Bobby Cremins tells the stories that bind New York, ACC, Tech

Past Georgia Tech head coach Bobby Cremins, left, and present head coach Josh Pastner celebrate after an NCAA college basketball game against Syracuse , Sunday, Feb. 19, 2017, in Atlanta. Tech won 71-65. (John Amis)

Past Georgia Tech head coach Bobby Cremins, left, and present head coach Josh Pastner celebrate after an NCAA college basketball game against Syracuse , Sunday, Feb. 19, 2017, in Atlanta. Tech won 71-65. (John Amis)

The Barclays Center sits 450 miles north of Greensboro, N.C., location of the ACC’s headquarters and the traditional home of its storied basketball tournament. Beginning Tuesday in Brooklyn, N.Y., the tournament will be staged north of Washington, D.C. for the first time in its history.

Despite the distance from its home, the league’s illustrious basketball history has deep ties to New York, and that includes Georgia Tech and the great Bobby Cremins.

“There’s so much New York connection with the ACC, and it all started with Frank McGuire,” Cremins said.

In part because of the legendary McGuire, Cremins raised Tech to the heights of college basketball with the play of New Yorkers John Salley, Kenny Anderson and Stephon Marbury.

“It’s all because of Frank McGuire coming from New York,” Cremins said.

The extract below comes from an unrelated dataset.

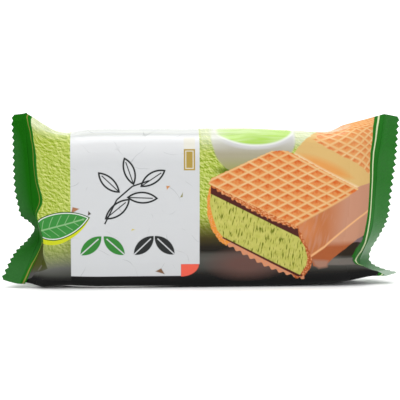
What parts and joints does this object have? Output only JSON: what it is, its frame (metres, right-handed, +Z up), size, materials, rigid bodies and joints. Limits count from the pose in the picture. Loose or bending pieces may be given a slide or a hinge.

A history lesson: McGuire grew up in New York, played and then coached at St. John’s before taking the job at North Carolina in 1952, the year before the ACC was founded. McGuire heavily recruited New York – it was called the “underground railroad” – and in 1957, the Tar Heels finished a 32-0 season by winning the school’s second national championship with a starting lineup of five New Yorkers.

The rise of North Carolina to basketball powerhouse can be attributed to McGuire, status that remains 60 years later, as can the ACC’s efforts to try to keep pace with the Tar Heels.

“Frank McGuire put the ACC on the map in 1957 winning the national championship with five New York guys,” Cremins said.

McGuire resigned in 1961 in the wake of major NCAA violations, followed by Dean Smith. In 1964, McGuire returned to college basketball, at South Carolina (at that point an ACC member), and continued luring New Yorkers to the South. Among his recruits was a star point guard from All Hallows High School in the Bronx by the name of Bobby Cremins.

“If you were first-team all-New York City, you had to go play for Frank McGuire,” Cremins said.

Cremins became an assistant to McGuire at South Carolina, then left for his first head coaching job to Appalachian State in 1975. After striking out with early recruiting attempts, Cremins followed his mentor’s path home. A legendary scout named Tom Konchalski helped Cremins find a number of New York prospects, “and that started the program at Appalachian State for me,” he said.

After Cremins’ hire at Georgia Tech in 1981, Konchalski blessed Cremins again. Watching prospects at the famed Five-Star Basketball Camp, Cremins got a tip from Konchalski.

“There’s a skinny kid playing on Court 4 you should go see,” Cremins recalled Konchalski telling him. “I think he’s going to be a sleeper.”

The sleeper was Salley, a Brooklyn prep star who teamed with Mark Price to help deliver Tech’s first ACC championship, in 1985. Why did Konchalski want to help Cremins? In a phone call Monday, he explained it rather simply.

“He’s one of the nicest people you’d ever want to meet in the game of basketball,” Konchalski said.

McGuire likely had an assist with Cremins’ recruit of Anderson, who joined Dennis Scott and Brian Oliver to form Lethal Weapon 3 and take the Jackets to the 1990 Final Four.

Cremins made a point every summer to attend the camp of Jack Curran, the legendary coach at Archbishop Molloy in Queens. One summer, Curran, who played for McGuire at St. John’s, pointed out a youngster to Cremins and told him that he was going to start for him as a freshman.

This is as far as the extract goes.